En ce moment, et jusqu’au 17 janvier 2025, une magnifique exposition d’estampes et de sculptures inuit se tient au centre culturel canadien à Paris.
Une coopérative artistique inuite dans le Grand Nord canadien, Kinngait, Nunavut rassemble des oeuvres de la collection Claude Baud et Michel Jacot.
Une place particulière est accordée aux estampes de Kenojuak Ashevak.
L’occasion pour moi de faire un bref rappel historique sur l’art inuit.
Au cours d’un voyage au Canada, vous avez peut-être fait l’acquisition d’une sculpture en serpentine ou en pierre à savon (stéatite) réalisée par des artistes inuits originaires du Nunavut, du Québec ou de Terre-Neuve-et-Labrador.
De nombreuses galeries d’art à Montréal, Québec et Toronto vendent des statues d’ours dansants, de figures tutélaires comme Sedna ou d’étranges esprits et corps issus de métamorphoses chamaniques…
Ces représentations sont parmi les plus répandues mais si les artistes trouvent leur inspiration en puisant dans l’imaginaire ancestral ou la faune locale – morse, boeuf musqué, baleines boréales, narvals…- ils ne se limitent pas à façonner des scènes de chasse ou des figures d’ordre spirituel.
C’est au début du XXe siècle que les populations du Nord-est du Canada ont commencé à produire plus massivement de petites sculptures (en pierre mais aussi en ivoire de morse et en os de caribou) afin de les échanger contre des denrées et des objets auprès des baleiniers et des commerçants non autochtones.
Puis, en 1948, de retour d’un voyage auprès des Inuits, James Houston, un artiste et désigner canadien qui a notamment étudié à Paris et au Japon, contacte la Guilde à Toronto après avoir ramené plusieurs statues. Soutenu par le gouvernement fédéral qui lui octroie une bourse, Houston retourne dans le grand Nord en 1949 et commence à acquérir des oeuvres d’art inuit pour le compte de la Guilde.

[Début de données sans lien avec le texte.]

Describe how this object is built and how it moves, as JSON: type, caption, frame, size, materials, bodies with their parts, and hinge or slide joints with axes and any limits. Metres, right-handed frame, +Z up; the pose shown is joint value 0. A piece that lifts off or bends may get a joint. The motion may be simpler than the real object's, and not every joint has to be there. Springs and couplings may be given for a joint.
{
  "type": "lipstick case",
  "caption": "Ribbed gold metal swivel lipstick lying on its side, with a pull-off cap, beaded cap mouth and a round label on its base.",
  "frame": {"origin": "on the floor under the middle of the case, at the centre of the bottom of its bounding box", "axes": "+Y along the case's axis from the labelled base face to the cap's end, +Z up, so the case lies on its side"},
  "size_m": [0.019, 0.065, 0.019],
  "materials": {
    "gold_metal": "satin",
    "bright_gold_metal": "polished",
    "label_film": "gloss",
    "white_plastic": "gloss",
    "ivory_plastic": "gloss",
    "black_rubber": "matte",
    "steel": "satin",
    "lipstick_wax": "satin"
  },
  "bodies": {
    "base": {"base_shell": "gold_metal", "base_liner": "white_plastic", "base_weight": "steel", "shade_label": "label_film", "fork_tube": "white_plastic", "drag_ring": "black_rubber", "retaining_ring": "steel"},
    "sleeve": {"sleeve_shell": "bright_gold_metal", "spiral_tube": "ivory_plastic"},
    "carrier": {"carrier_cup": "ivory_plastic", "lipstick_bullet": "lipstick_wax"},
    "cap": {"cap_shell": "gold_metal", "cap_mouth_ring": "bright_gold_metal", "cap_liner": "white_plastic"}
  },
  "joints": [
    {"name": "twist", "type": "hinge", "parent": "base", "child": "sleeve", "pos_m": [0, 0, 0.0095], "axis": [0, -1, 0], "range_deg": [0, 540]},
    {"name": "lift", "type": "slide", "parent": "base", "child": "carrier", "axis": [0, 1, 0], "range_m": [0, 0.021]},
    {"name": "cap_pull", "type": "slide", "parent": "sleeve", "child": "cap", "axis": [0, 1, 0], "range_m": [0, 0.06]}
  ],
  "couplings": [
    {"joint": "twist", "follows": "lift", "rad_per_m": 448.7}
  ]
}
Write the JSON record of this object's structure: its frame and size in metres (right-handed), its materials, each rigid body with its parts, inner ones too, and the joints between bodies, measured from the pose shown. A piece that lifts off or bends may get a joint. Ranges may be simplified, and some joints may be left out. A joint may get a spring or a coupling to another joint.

Il s’installe avec femme et enfants à Cape Dorset et élargit ses prospections aux gravures et estampes inuit qu’il contribue à populariser dès 1957.
Gagnant en visibilité et reconnaissance, les artistes inuits commencent alors à s’organiser : Charlie Sivuarapik devient le premier membre inuit de la Société des sculpteurs du Canada. Toujours à Cape Dorset, le premier atelier de création d’estampes, la West Baffin Eskimo Co-operative voit le jour. Elle acquiert de nombreuses estampes réalisées par Kenojuak Ashevak dont Le hibou enchanté qui deviendra l’une des représentations les plus emblématiques de l’art inuit. De nos jours, les artistes inuits traitent aussi de sujets plus contemporains, comme la violence domestique ou la pratique des jeux vidéos, témoignant ainsi de leur quotidien à cheval entre deux cultures. Annie Pootoogook s’est donc éloignée du style de sa grand-mère, Pitseolak Ashoona, et de ses illustres parents Napachie Pootoogook, Eegyvudluk Pootoogook, pour concevoir des estampes mettant en scène les aspects les plus triviaux, voire crus, de son quotidien de jeune femme inuit.Au centre culturel canadien, vous pouvez aussi découvrir Besoin naturel d’Annie Tunnillie, et plusieurs estampes de Shuvinai Ashoona, au sujet de l’alcoolisme en Nunavut.
Bibliographie indicative :
Darlene Coward Wight. Creation and Transformation: Defining Moments in Inuit Art Douglas & McIntyre, 2013.
Emily E. Auger. The Way of Inuit Art: Aesthetics and History in and Beyond the Arctic McFarland & Company, 2011.
John Ayre. James Houston and the Making of Inuit Art. McFarland & Co Inc (20 octobre 2022)
James Houston. Sanajatsarq: Eskimo Handicrafts. Traduit par Ford, Sam et Frederica Woodrow. Montréal : The Canadian Handicrafts Guild et le ministère des Affaires du Nord et des Ressources nationales (Janvier 1951 : 11). C10 D1 041 195. Les archives de La Guilde, Montréal, Canada.
James Houston. Zigzag: A Life on the Move Hardcover McClelland & Stewart, 1998.